‘Therefore have I hewed them by the prophets,

I have slain them by the words of my mouth.'

It was because of this shallowness revealed in their attitudes that God had in the past sent His prophets (Moses, Samuel, Elisha, Elijah, Micaiah, Jonah, Amos, etc) to ‘hew them down' like trees falling before the lumberjacks. And because of that same shallowness He had slain them with the words of His mouth, both by making them shudder before Him (compare Exodus 20:18; Deuteronomy 4:10; Deuteronomy 4:33; Deuteronomy 4:36; Deuteronomy 5:4; Deuteronomy 5:22) and by His word of power bringing disasters upon them.

For it had been necessary for Him in the past, having provided His covenant with its demanding stipulations, to send His fiery prophets to seek to apply that covenant permanently to the people, but now He wanted them to know that, as their own history demonstrated, His efforts had failed. And it left Him not knowing what He could do next.

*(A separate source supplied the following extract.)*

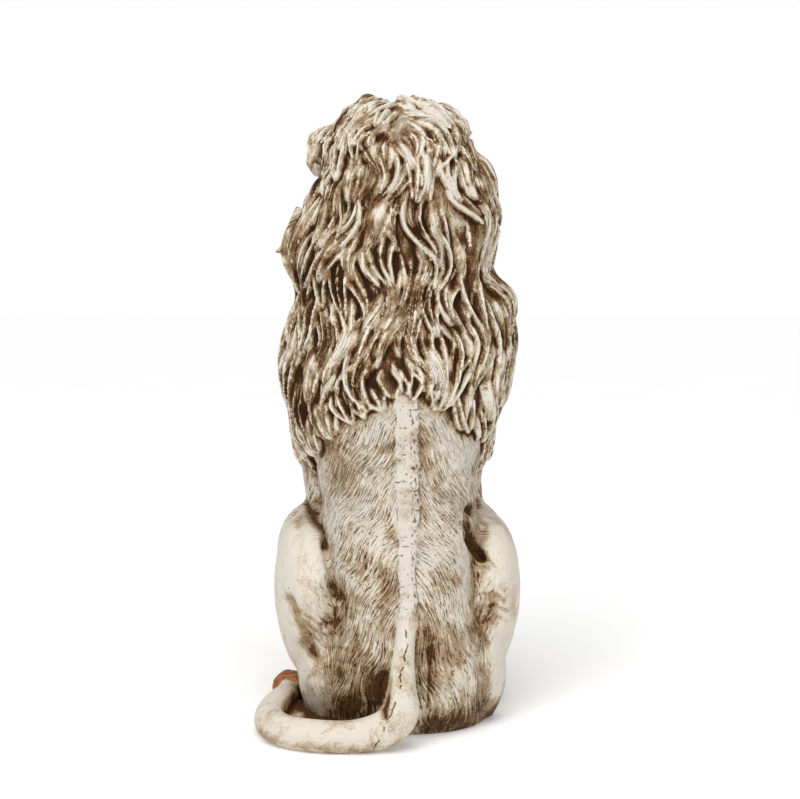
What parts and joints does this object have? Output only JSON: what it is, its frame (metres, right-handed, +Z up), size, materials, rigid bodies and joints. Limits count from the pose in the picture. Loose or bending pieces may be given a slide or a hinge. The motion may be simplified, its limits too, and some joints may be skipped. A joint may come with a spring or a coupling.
{
  "type": "lion statue",
  "caption": "Cast statue of a lion sitting upright, with a carved mane of wavy locks and its tail curled round on the ground; it stands on its flat underside",
  "frame": {"origin": "on the ground, under the middle of the figure's bounding box", "axes": "+Z up, along the figure's height; the lion looks along -Y; +X is the lion's left-hand side, to which its tail curls"},
  "size_m": [0.2674, 0.3524, 0.6113],
  "materials": {
    "antique_ivory": "cast resin, painted ivory, with a brown wash rubbed into the hollows of the carving"
  },
  "bodies": {
    "root": {"lion": "antique_ivory"}
  },
  "joints": []
}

Of course, as He will go on to point out, He did know, for things had reached a situation where the only solution was devastation and exile. So by bringing out the past by these words the current situation in Israel was being connected with the failures of that past.

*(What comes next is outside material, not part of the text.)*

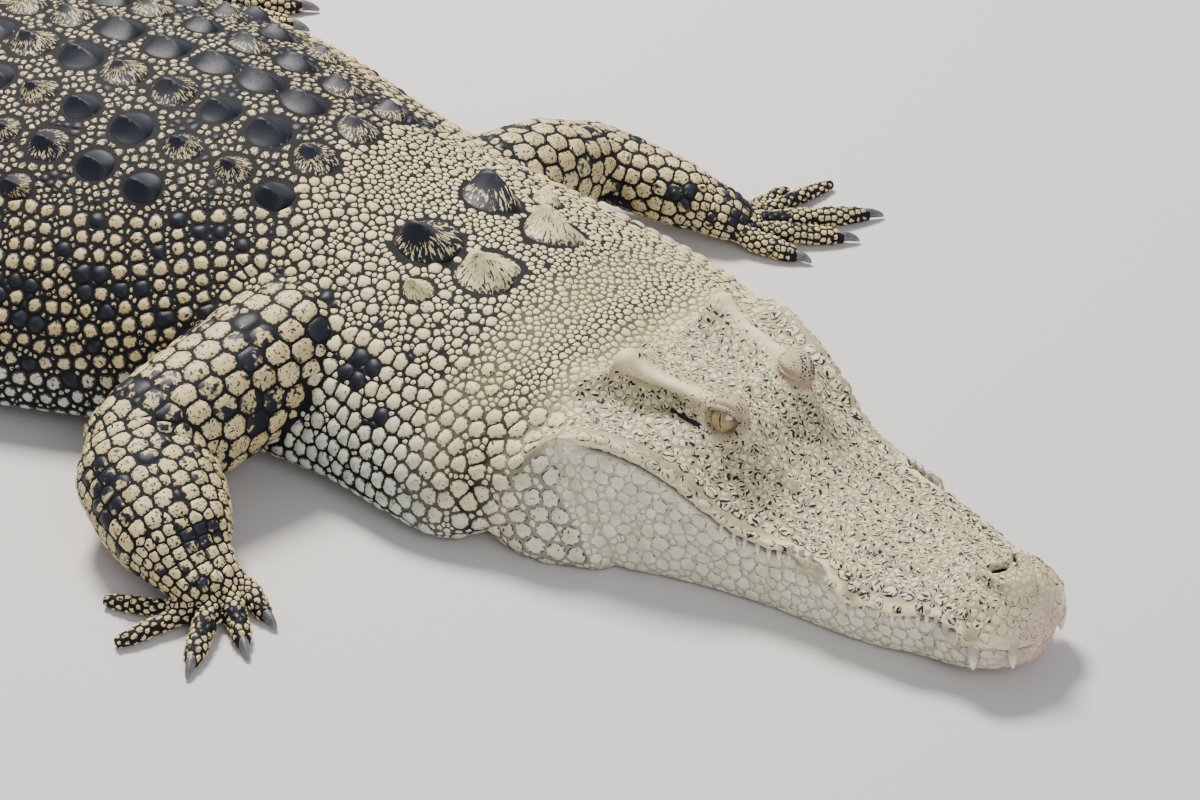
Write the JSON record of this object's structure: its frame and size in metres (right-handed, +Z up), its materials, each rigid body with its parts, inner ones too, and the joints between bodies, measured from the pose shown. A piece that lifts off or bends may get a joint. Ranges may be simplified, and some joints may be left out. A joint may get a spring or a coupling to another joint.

Some, by pointing the consonants in a different way, would translate the first line as, ‘therefore have I hewed them by My fear-inspiring speech' on the basis of linguistic discoveries at Ugarit. This would possibly provide a better parallel, but the overall emphasis is the same.

‘And my judgment will go forth as the light (or ‘as the sun', the ‘greater light' of Genesis 1:15).'

Using the same consonants as the MT but repointing (the pointing is not a part of the original text) YHWH now points out that because of their failure in covenant faithfulness and covenant love He is about to send forth His judgment which will come on them in the same way as the sun (or the morning light) causes the night to disappear. Thus like their covenant love, they themselves will soon ‘go early away'. Unlike the morning mist the sun (or period of light) lasts throughout the day, an indication of the certainty of God's purposes. For the Hebrew word for ‘light' being used to denote the ‘sun' compare Judges 5:31, and see also Habakkuk 3:4.

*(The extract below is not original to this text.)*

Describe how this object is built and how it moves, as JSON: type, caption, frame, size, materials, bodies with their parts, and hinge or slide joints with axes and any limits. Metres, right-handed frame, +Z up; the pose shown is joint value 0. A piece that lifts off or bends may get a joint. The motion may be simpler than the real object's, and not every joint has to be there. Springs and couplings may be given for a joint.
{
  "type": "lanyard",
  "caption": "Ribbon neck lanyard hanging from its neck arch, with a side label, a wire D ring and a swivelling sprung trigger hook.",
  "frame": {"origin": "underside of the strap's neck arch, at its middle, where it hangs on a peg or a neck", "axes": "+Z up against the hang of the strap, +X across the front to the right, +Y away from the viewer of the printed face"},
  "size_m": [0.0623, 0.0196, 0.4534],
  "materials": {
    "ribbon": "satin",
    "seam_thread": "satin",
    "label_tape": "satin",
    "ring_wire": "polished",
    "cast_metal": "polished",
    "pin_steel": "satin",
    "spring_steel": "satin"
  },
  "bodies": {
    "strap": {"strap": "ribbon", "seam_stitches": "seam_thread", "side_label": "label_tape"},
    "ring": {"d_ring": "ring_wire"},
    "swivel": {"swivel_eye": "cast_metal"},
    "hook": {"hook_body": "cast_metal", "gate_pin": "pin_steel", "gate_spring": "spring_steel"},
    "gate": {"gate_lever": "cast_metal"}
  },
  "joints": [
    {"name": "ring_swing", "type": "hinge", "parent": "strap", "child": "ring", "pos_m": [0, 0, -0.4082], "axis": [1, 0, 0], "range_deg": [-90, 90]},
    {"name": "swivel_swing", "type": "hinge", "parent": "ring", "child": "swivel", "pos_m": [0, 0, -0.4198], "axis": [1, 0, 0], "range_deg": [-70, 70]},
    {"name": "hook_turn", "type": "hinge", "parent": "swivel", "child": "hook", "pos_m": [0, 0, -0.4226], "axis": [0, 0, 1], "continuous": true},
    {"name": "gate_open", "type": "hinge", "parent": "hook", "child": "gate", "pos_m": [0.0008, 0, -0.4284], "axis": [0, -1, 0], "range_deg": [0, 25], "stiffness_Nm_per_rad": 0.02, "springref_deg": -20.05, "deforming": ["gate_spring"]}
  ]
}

The MT (Masoretic Text) reads, ‘your judgments are as the light (sun) which goes forth'. In that case ‘your judgments' speaks of ‘the judgments which have come upon you', and sees them as being as permanent and effective as the sun. But the original Hebrew text was simply composed of consonants with no joins between the words, and the reading suggested above is a translation of the MT consonants divided up in a slightly different way, using different vowel sounds. (The vowel signs were provided by the Masoretes some centuries after the coming of Christ and are therefore not an essential part of Scripture).